◆ WHAT THE EXERCISE ASKS: Please set the lines down again exactly, from the top of the entries through the line that contains "guard_r = 2.7; // [1.5:0.1:3]".

(Dataset excerpt)
>>>
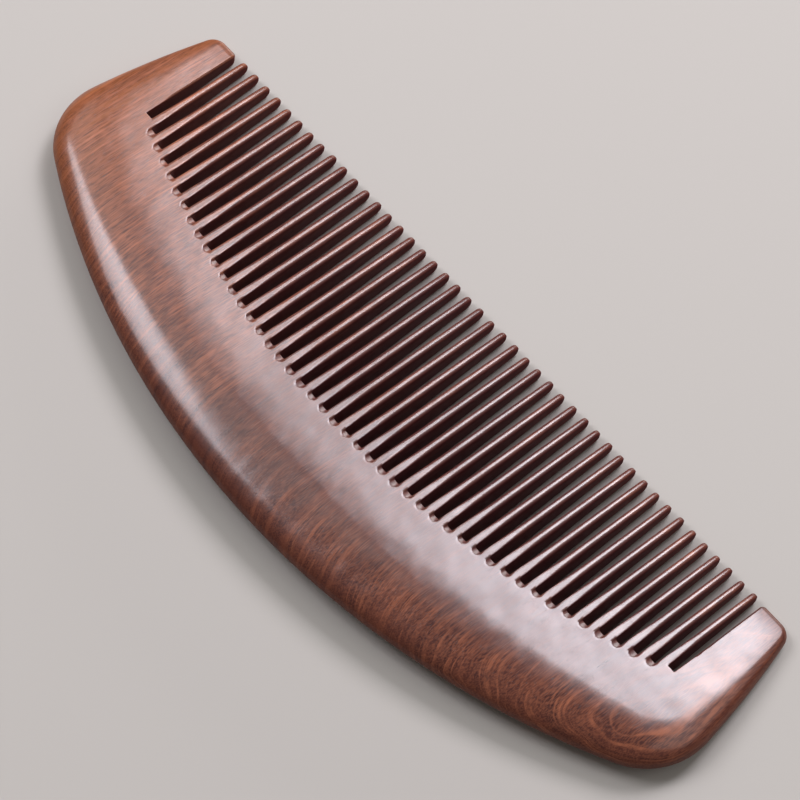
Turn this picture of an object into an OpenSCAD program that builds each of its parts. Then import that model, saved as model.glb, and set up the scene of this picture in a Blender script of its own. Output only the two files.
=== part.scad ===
// A crescent hair comb sawn from one piece of dark sandalwood.
// It is drawn about its own middle plane: X along the comb, +Y from the back towards the tooth
// tips, with y = 0 at the root of the middle tooth and x = 0 midway between the ends.
// laid() then sets it down on the lower of its two flat faces.

/* [Outline] */
// Length from end to end
comb_l = 181; // [179:0.5:188]
// Width of the solid back at the middle, from the tooth roots to the spine
back_w = 24.1; // [22:0.1:28]
// Radius of the long curve of the spine
spine_r = 173.5; // [165:0.5:185]
// Radius of the two lower corners, where the spine turns up into the ends
corner_r = 15.6; // [15.2:0.1:18]
// Radius of the slightly bowed ends
end_r = 200; // [150:5:400]
// Length across the two guards at their tips, before the tip corners are rounded
tips_l = 168.4; // [166:0.2:172]
// How far the guards reach past the root of the middle tooth
guard_l = 39.4; // [37:0.1:42]
// Radius of the outer corner of each guard tip
guard_r = 2.7; // [1.5:0.1:3]

/* [Thickness] */
// Thickness at the tooth tips
tip_t = 2.9; // [2.4:0.1:3.6]
// Thickness where the rounding of the spine takes over from the flat faces
shoulder_t = 9.7; // [8.5:0.1:11]
// How far the rounding of the spine reaches in from the edge
nose_depth = 12.6; // [9:0.1:12.8]

/* [Teeth] */
// Number of teeth between the two guards
tooth_count = 45; // [41:1:45]
// Distance from one tooth to the next
pitch = 3.4; // [3.2:0.02:3.42]
// Shift of the row of teeth from the middle of the comb
row_shift = -0.7; // [-1:0.1:1]
// Length of the middle tooth
tooth_l = 39.1; // [36:0.1:41]
// Radius of the curve along which the teeth are rooted
root_r = 200; // [180:1:260]
// Width of a tooth at its root
tooth_root_w = 1.7; // [1.5:0.05:2]
// Width of a tooth just before its tip
tooth_tip_w = 1.35; // [1.1:0.05:1.5]
// Rounding of a tooth's long edges at its root
edge_root = 0.1; // [0.05:0.05:0.2]
// Rounding of a tooth's long edges near its tip
edge_tip = 0.45; // [0.2:0.05:0.5]

/* [Gullets] */
// Length of the small scoop filed into each face at the end of a slot
gullet_l = 1.5; // [0.8:0.1:2]
// Depth of that scoop at the slot
gullet_d = 0.7; // [0.4:0.1:1]
// Radius of the round file that cut it
gullet_r = 0.8; // [0.6:0.05:0.84]

/* [Hidden] */

WOOD = "#5b2c22";

// The two flat faces close on each other towards the tips. wedge_tan is the slope of one face
// to the middle plane, and apex_y is where the two faces would meet.
nose_line_y = nose_depth - back_w;
wedge_tan = (shoulder_t - tip_t) / 2 / (tooth_l - nose_line_y);
wedge_deg = atan(wedge_tan);
apex_y = tooth_l + tip_t / 2 / wedge_tan;

// Half the thickness between the flat faces at a given y
function wedge_h(y) = (apex_y - y) * wedge_tan;

// The section of the rim is an ellipse. This is its half height, which makes it meet the flat
// faces without a crease at the middle of the spine.
nose_h = sqrt(pow(shoulder_t / 2, 2) - pow(wedge_tan * nose_depth, 2));

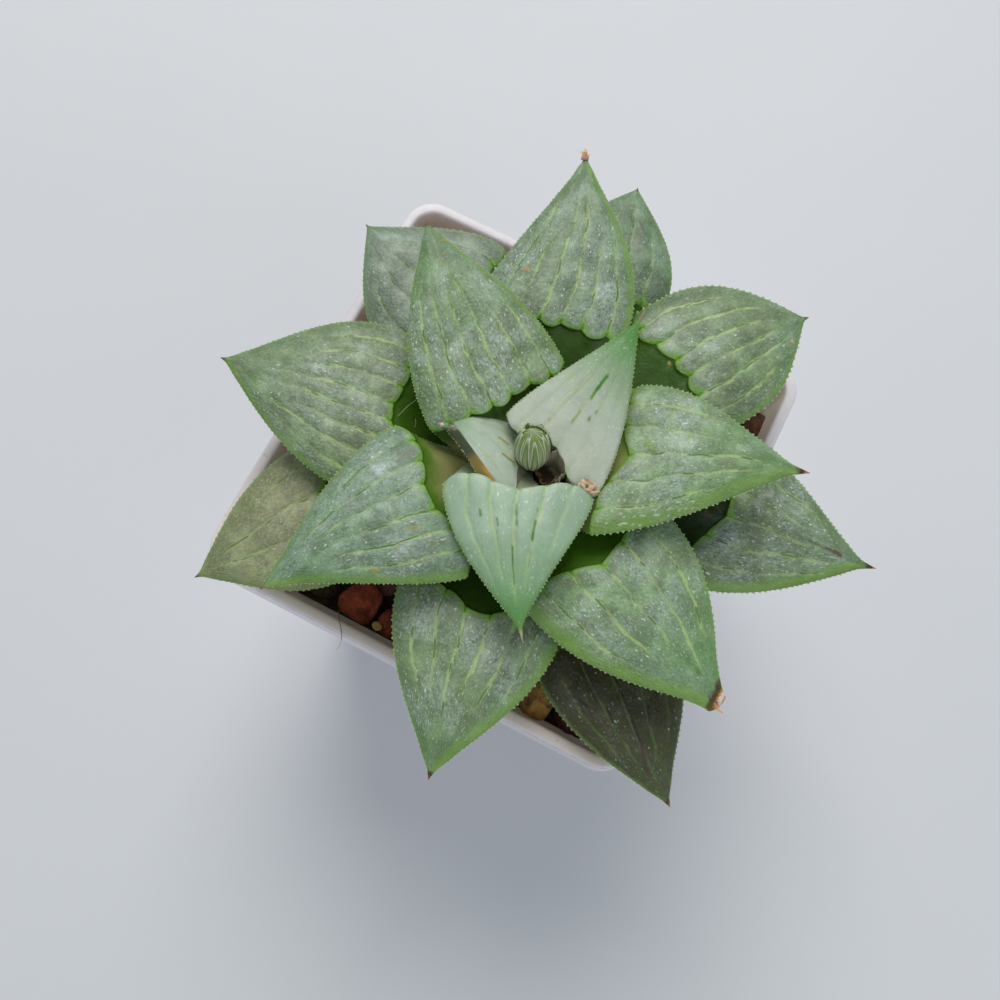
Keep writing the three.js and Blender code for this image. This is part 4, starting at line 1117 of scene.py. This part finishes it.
def pot_shell():
    """The pot without its openings, as one closed tube over the wall, the rim and the inner wall."""
    lip_bottom = POT_HEIGHT - LIP_HEIGHT
    half = POT_WIDTH / 2
    inside_corner = RIM_CORNER - INNER_CORNER_INSET
    under, edge = LIP_UNDER_ROUND, LIP_EDGE_ROUND
    sections = arc(wall_half(0) - FOOT_ROUND, BASE_CORNER - FOOT_ROUND, FOOT_ROUND, FOOT_ROUND, -90, -5)
    sections += [(wall_half(z), corner_radius(z), z) for z in np.linspace(4, lip_bottom - 0.6, 8)]
    sections += arc(wall_half(lip_bottom) + under, corner_radius(lip_bottom) + under,
                    lip_bottom - under, under, 180, 90, 3)
    sections += arc(half + LIP_FLARE - edge, RIM_CORNER + LIP_FLARE - edge,
                    lip_bottom + edge, edge, -90, 0, 3)
    sections += arc(half - RIM_ROUND, RIM_CORNER - RIM_ROUND, POT_HEIGHT - RIM_ROUND, RIM_ROUND, 0, 90)
    sections += arc(INNER_TOP + RIM_ROUND, inside_corner + RIM_ROUND,
                    POT_HEIGHT - RIM_ROUND, RIM_ROUND, 90, 180)
    sections += [
        (inner_half(z), inside_corner + (BASE_CORNER - RIM_CORNER) * (1 - z / POT_HEIGHT), z)
        for z in np.linspace(POT_HEIGHT - 3, POT_FLOOR + 1.2, 10)
    ]
    sections += [(INNER_BOTTOM - FOOT_ROUND, BASE_CORNER - INNER_CORNER_INSET - FOOT_ROUND, POT_FLOOR)]
    points = np.array([rounded_square(*section) for section in sections]).reshape(-1, 3)
    return points, closed_tube(len(sections), 4 * (CORNER_STEPS + 1))


def pot_openings():
    """The drain holes, slots and foot grooves, each as a solid to cut away."""
    cuts = []
    low, high = -1.0, POT_FLOOR + 1.0
    round_end = SLOT_WIDTH / 2
    straight = SLOT_LENGTH / 2 - round_end
    for quarter in range(4):
        turn = np.array(Matrix.Rotation(quarter * math.pi / 2, 2))
        x, y = turn @ (DRAIN_REACH, DRAIN_REACH)
        hole = [(x + DRAIN_RADIUS * math.cos(a), y + DRAIN_RADIUS * math.sin(a)) for a in circle(48)]
        slot = [
            turn @ (SLOT_REACH + round_end * math.cos(a), end * straight + round_end * math.sin(a))
            for end in (1, -1) for a in np.radians(90 - 90 * end + 15 * np.arange(13))
        ]
        reach = POT_BASE_WIDTH / 2 + 2
        groove = [(GROOVE_START, -1), (reach, -1), (reach, 1), (GROOVE_START, 1)]
        groove = [turn @ (a, b * GROOVE_WIDTH / 2) for a, b in groove]
        cuts += [extruded(hole, low, high), extruded(slot, low, high), extruded(groove, -1.0, GROOVE_DEPTH)]
    return joined(cuts)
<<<
◆ EXERCISE SOLUTION:
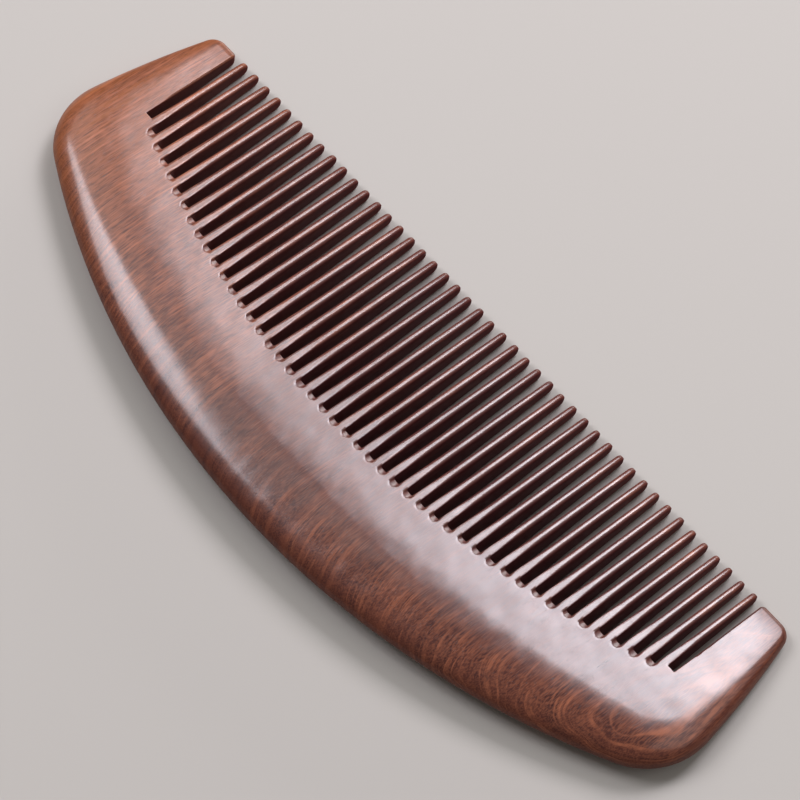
Turn this picture of an object into an OpenSCAD program that builds each of its parts. Then import that model, saved as model.glb, and set up the scene of this picture in a Blender script of its own. Output only the two files.
=== part.scad ===
// A crescent hair comb sawn from one piece of dark sandalwood.
// It is drawn about its own middle plane: X along the comb, +Y from the back towards the tooth
// tips, with y = 0 at the root of the middle tooth and x = 0 midway between the ends.
// laid() then sets it down on the lower of its two flat faces.

/* [Outline] */
// Length from end to end
comb_l = 181; // [179:0.5:188]
// Width of the solid back at the middle, from the tooth roots to the spine
back_w = 24.1; // [22:0.1:28]
// Radius of the long curve of the spine
spine_r = 173.5; // [165:0.5:185]
// Radius of the two lower corners, where the spine turns up into the ends
corner_r = 15.6; // [15.2:0.1:18]
// Radius of the slightly bowed ends
end_r = 200; // [150:5:400]
// Length across the two guards at their tips, before the tip corners are rounded
tips_l = 168.4; // [166:0.2:172]
// How far the guards reach past the root of the middle tooth
guard_l = 39.4; // [37:0.1:42]
// Radius of the outer corner of each guard tip
guard_r = 2.7; // [1.5:0.1:3]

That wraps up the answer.